Military Institute of Infectious Diseases at Ft. Detrick " with a new

laboratory that would be a component of a biodefense campus operated

by several agencies. " The Army told AP the laboratory is intended to

continue research solely for defense against biological threats.

> Undercutting the argument U.S. research is for " defensive "

purposes is the fact government scientists have been creating new

strains of pathogens for which there is no known cure. Richard

Novick, a professor of microbiology at New York University, has

stated, " I cannot envision any imaginable justification for changing

the antigenicity of anthrax as a defensive measure. " Changing a

pathogen's antigenicity means altering its basic structure so that

existing vaccines will prove ineffective against it.

> Biological warfare involves the use of living organisms for

military purposes. Such weapons can be viral, bacterial, and fungal,

among other forms, and can be spread over a large geographic terrain

by wind, water, insect, animal, or human transmission, according to

Jeremy Rifkin, author of " The Biotech Century " (Penguin).

> Boyle said the Federal government has been plowing money into

upgrading Ft. Detrick, Md., and other CBW facilities where such

pathogens are studied, developed, tested, and stored. By some

estimates, the U.S. since 2002 has invested some $43 billion in

hundreds of government, commercial, and university laboratories in

the U.S. for the study of pathogens that might be used for

biological warfare.

> According to Rutgers University molecular biologist Richard

Ebright, more than 300 scientific institutions and 12,000

individuals have access to pathogens suitable for biowarfare and

terrorism. Ebright found that the Number of National Institute of

Health grants to research infectious diseases with biowarfare

potential shot up from 33 in the 1995-2000 period to 497 by

2006.Ebright has stated the government's tenfold expansion of

Biosafety Level-4 laboratories, such as those at Fort Detrick,

raises the risk of accidents and the diversion of dangerous

organisms. " If a worker in one of these facilities removes a single

viral particle or a single cell, which cannot be detected or

prevented, that single particle or cell can form the basis of an

outbreak. "

> During the Cold War era, notably in the Fifties and Sixties,

various Government agencies engaged in open-air CBW testing on U.S.

soil and on naval vessels at sea to study the effects of weaponized

pathogens.
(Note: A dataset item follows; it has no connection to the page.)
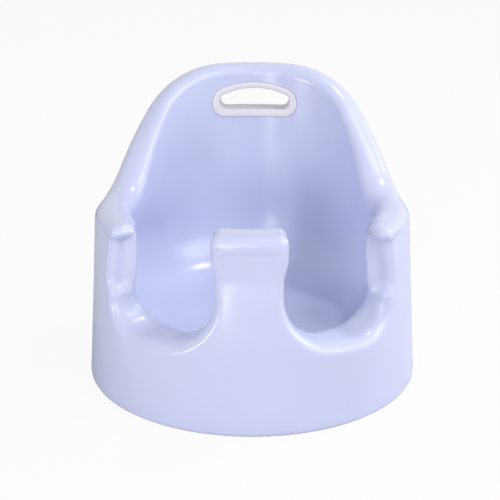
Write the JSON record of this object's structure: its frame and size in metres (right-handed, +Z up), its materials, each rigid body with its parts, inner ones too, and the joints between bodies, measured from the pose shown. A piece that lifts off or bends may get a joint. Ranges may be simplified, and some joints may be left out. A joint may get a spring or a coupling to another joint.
{
  "type": "baby floor seat",
  "caption": "Round moulded foam floor seat for a baby, with a high back, leg openings, a pommel and a rigid hand hold through the back.",
  "frame": {"origin": "on the floor, under the middle of the seat's whole width and depth", "axes": "+Z up; the child faces -Y, so the leg openings and pommel are at -Y and the back at +Y; +X is the right side as the front is looked at"},
  "size_m": [0.37, 0.375, 0.3125],
  "materials": {
    "foam_skin": "satin skin of a moulded polyurethane foam, pale lavender blue",
    "trim_plastic": "semi-gloss warm light grey injection moulding",
    "zinc_steel": "bright zinc plate",
    "foot_rubber": "matt anti-slip rubber"
  },
  "bodies": {
    "root": {"seat_body": "foam_skin", "handle_front_frame": "trim_plastic", "handle_rear_frame": "trim_plastic", "handle_screws": "zinc_steel", "foot_front_left": "foot_rubber", "foot_front_right": "foot_rubber", "foot_rear_left": "foot_rubber", "foot_rear_right": "foot_rubber"}
  },
  "joints": []
}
U.S. cities, including New York, Chicago, and San

Francisco, were among the targets and sickness and even a number of

deaths were reported as a result.

> According to an article titled " Lethal Breeze " by Lee Davidson in

the Deseret News of Salt Lake City of June 5, 1994, " In decades of

secret chemical arms tests, the Army released into Utah winds more

than a half million pounds of deadly nerve agents. " Among them, he

said, was VX, a pinhead-sized drop of which can be lethal. The tests

were conducted at Dugway Proving Ground but Davidson said the

evidence suggests " some (agents) may have escaped with the wind. "
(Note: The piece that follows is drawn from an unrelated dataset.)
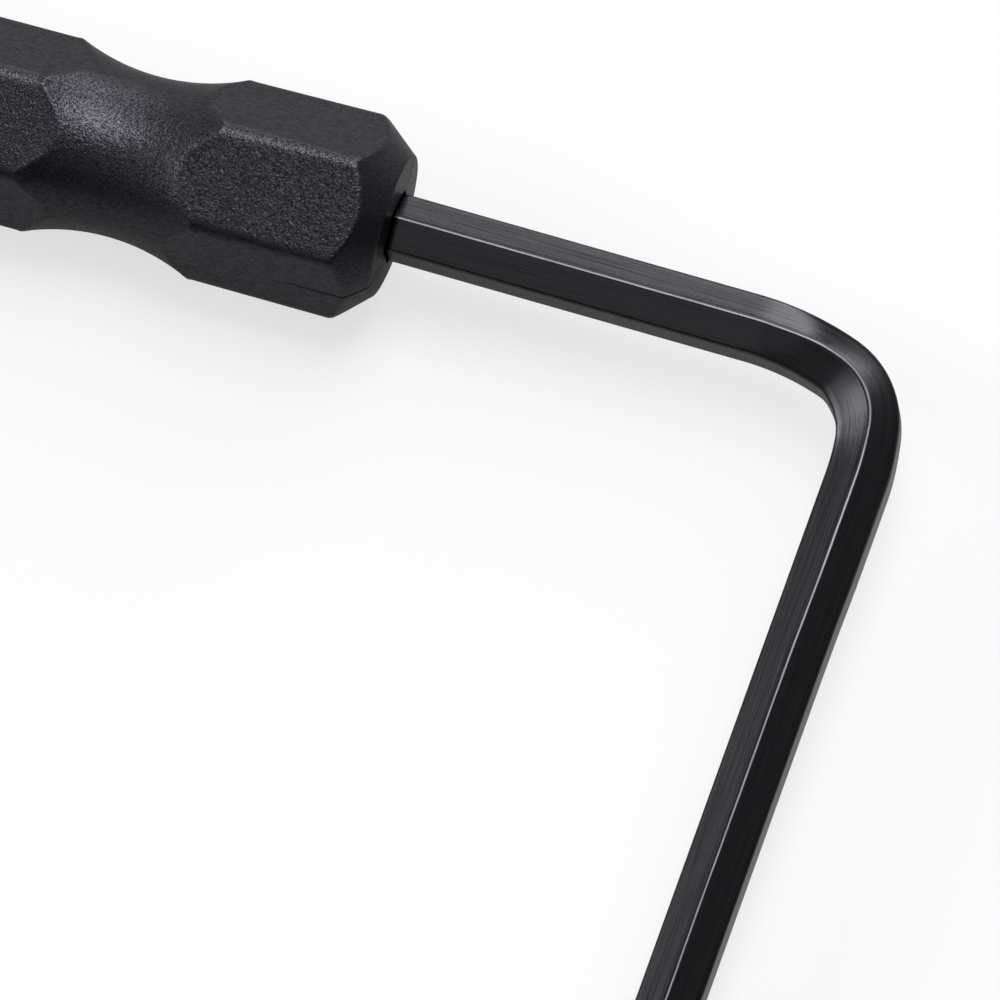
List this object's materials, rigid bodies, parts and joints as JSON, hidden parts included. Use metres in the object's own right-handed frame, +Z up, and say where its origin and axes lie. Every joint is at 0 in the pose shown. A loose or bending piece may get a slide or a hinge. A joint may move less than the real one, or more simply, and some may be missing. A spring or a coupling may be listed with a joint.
{
  "type": "truss rod wrench",
  "caption": "L-shaped truss rod wrench: a bent hexagonal steel shank whose short arm is moulded into a waisted, flat-sided plastic handle.",
  "frame": {"origin": "under the middle of the wrench's box, on the surface that it lies on", "axes": "+Z up from that surface; the handle points to -X and the free arm to -Y, and the L lies nearly flat"},
  "size_m": [0.1404, 0.138, 0.0166],
  "materials": {
    "shank_steel": "drawn steel with a satin black oxide",
    "handle_plastic": "black moulded plastic, every other flat finely grained"
  },
  "bodies": {
    "root": {"hex_rod": "shank_steel", "handle": "handle_plastic"}
  },
  "joints": []
}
> Pentagon documents obtained by the News listed 1,635 field trials

or demonstrations with nerve agents VX, GA and GB between 1951 and

1969, " when the Army discontinued use of actual nerve agents in open-

air tests after escaped nerve gas apparently killed 6,000 sheep in

Skull Valley, " Davidson wrote. The Skull Valley strike also sickened

a rancher and members of his family.

> Boyle has previously charged the Pentagon with " gearing up to

fight and 'win' biological warfare " pursuant to two Bush national

strategy directives adopted in 2002 " without public knowledge and

review. " He contends the Pentagon's Chemical and Biological Defense

program was revised in 2003 to implement those directives,

endorsing " first-use " strike of chemical and biological weapons in

war.

> The implementing legislation Boyle wrote that was enacted

unanimously by Congress was known as the Biological Weapons Anti-

Terrorism Act of 1989. Boyle has written extensively on the subject.

Among his published works are " Biowarfare and Terrorism "

and " Destroying World Order: U.S. Imperialism In the Middle East

Before and After September 11th, " both from Clarity Press.